┌──

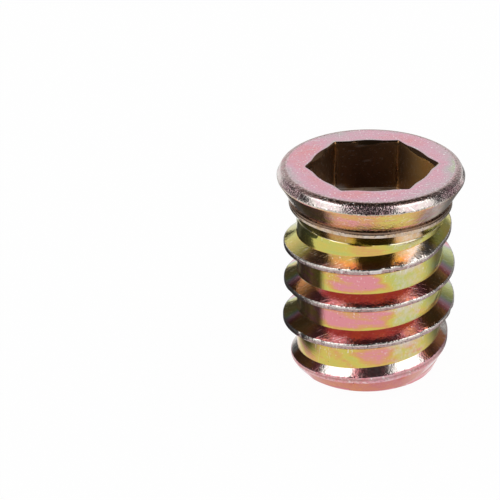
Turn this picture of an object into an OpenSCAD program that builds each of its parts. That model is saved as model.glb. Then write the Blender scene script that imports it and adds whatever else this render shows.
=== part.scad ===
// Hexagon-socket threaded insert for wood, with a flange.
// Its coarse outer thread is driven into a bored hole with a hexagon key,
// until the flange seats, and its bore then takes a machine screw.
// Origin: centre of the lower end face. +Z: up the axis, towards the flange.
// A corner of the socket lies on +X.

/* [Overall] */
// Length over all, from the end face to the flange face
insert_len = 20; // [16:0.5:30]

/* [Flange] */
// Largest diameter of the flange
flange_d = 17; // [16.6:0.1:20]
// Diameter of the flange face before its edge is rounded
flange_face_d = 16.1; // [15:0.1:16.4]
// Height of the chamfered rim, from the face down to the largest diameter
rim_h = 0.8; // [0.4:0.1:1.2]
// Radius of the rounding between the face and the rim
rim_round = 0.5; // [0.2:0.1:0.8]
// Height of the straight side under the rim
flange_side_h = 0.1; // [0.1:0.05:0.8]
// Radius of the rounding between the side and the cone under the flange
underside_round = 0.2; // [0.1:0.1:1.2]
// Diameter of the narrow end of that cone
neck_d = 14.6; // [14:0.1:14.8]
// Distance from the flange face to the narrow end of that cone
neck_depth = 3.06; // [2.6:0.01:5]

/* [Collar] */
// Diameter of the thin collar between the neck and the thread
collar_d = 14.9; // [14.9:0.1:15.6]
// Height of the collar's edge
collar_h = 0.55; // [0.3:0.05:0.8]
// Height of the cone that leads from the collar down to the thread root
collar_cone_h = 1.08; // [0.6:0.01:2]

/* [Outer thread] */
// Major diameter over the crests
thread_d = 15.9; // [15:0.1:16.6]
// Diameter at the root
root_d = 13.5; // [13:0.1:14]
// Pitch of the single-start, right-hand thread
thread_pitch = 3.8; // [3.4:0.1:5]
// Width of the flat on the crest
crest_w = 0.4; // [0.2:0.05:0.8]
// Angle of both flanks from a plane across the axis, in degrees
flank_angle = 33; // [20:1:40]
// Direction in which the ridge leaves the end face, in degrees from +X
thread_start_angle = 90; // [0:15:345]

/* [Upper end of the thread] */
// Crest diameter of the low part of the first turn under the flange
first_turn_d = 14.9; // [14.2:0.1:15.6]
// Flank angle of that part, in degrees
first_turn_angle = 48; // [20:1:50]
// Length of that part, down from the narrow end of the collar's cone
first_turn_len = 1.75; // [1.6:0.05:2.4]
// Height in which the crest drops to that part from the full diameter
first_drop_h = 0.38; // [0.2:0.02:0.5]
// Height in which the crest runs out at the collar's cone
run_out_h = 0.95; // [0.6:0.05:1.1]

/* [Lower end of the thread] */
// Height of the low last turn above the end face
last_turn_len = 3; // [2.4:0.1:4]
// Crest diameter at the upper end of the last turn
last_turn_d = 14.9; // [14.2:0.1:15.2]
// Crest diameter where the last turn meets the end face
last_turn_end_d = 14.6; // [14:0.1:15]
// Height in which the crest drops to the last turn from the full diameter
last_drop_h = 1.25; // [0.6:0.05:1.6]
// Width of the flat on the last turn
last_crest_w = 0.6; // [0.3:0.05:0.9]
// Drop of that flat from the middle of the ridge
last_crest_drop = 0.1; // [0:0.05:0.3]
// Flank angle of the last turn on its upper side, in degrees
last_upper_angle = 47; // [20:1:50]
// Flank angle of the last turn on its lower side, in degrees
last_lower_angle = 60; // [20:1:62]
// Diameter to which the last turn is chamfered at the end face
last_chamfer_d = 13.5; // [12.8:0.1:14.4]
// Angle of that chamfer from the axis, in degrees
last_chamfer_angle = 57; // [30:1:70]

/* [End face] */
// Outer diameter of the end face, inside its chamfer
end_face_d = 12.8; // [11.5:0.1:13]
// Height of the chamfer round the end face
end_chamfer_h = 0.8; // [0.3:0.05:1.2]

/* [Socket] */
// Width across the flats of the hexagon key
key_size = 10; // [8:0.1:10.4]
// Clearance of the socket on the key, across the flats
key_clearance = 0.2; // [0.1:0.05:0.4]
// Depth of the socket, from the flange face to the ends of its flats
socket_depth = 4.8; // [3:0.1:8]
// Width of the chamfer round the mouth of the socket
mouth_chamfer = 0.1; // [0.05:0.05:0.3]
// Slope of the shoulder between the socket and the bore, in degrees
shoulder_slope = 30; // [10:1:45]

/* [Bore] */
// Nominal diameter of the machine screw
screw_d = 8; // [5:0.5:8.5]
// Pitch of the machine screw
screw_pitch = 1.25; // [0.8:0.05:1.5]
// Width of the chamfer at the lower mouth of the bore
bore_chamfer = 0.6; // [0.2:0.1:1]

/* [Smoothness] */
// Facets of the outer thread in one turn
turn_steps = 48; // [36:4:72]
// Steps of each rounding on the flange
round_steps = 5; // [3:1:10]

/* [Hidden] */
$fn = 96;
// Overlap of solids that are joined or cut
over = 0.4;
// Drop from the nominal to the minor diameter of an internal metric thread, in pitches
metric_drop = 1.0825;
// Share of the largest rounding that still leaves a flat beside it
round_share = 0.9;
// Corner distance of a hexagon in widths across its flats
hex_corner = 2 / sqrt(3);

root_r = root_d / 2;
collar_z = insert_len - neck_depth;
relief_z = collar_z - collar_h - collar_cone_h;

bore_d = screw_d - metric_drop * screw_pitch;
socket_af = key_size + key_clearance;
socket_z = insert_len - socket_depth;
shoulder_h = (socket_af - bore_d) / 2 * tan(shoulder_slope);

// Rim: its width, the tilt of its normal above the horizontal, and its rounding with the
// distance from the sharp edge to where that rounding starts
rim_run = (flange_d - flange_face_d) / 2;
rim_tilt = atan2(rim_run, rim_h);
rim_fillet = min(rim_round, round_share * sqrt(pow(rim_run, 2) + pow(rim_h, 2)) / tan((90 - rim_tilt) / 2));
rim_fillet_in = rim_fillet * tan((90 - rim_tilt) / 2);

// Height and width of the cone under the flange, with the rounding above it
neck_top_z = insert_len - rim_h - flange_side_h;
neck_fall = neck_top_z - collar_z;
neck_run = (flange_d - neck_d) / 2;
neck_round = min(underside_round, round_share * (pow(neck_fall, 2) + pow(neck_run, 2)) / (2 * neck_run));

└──

**Given instruction**. Return a word-for-word copy of the lines from the beginning of the listing to the line holding "insert_len = 20; // [16:0.5:30]", both kept.

**Solved problem**.
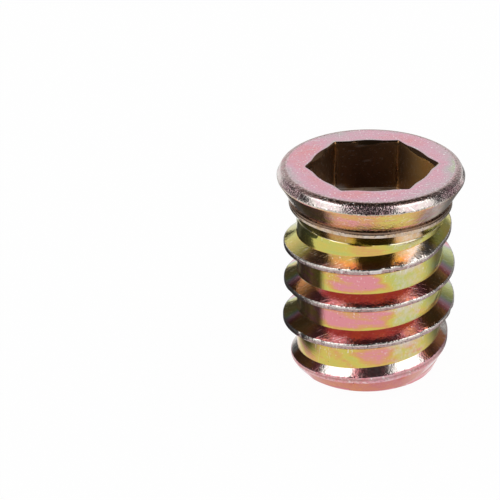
Turn this picture of an object into an OpenSCAD program that builds each of its parts. That model is saved as model.glb. Then write the Blender scene script that imports it and adds whatever else this render shows.
=== part.scad ===
// Hexagon-socket threaded insert for wood, with a flange.
// Its coarse outer thread is driven into a bored hole with a hexagon key,
// until the flange seats, and its bore then takes a machine screw.
// Origin: centre of the lower end face. +Z: up the axis, towards the flange.
// A corner of the socket lies on +X.

/* [Overall] */
// Length over all, from the end face to the flange face
insert_len = 20; // [16:0.5:30]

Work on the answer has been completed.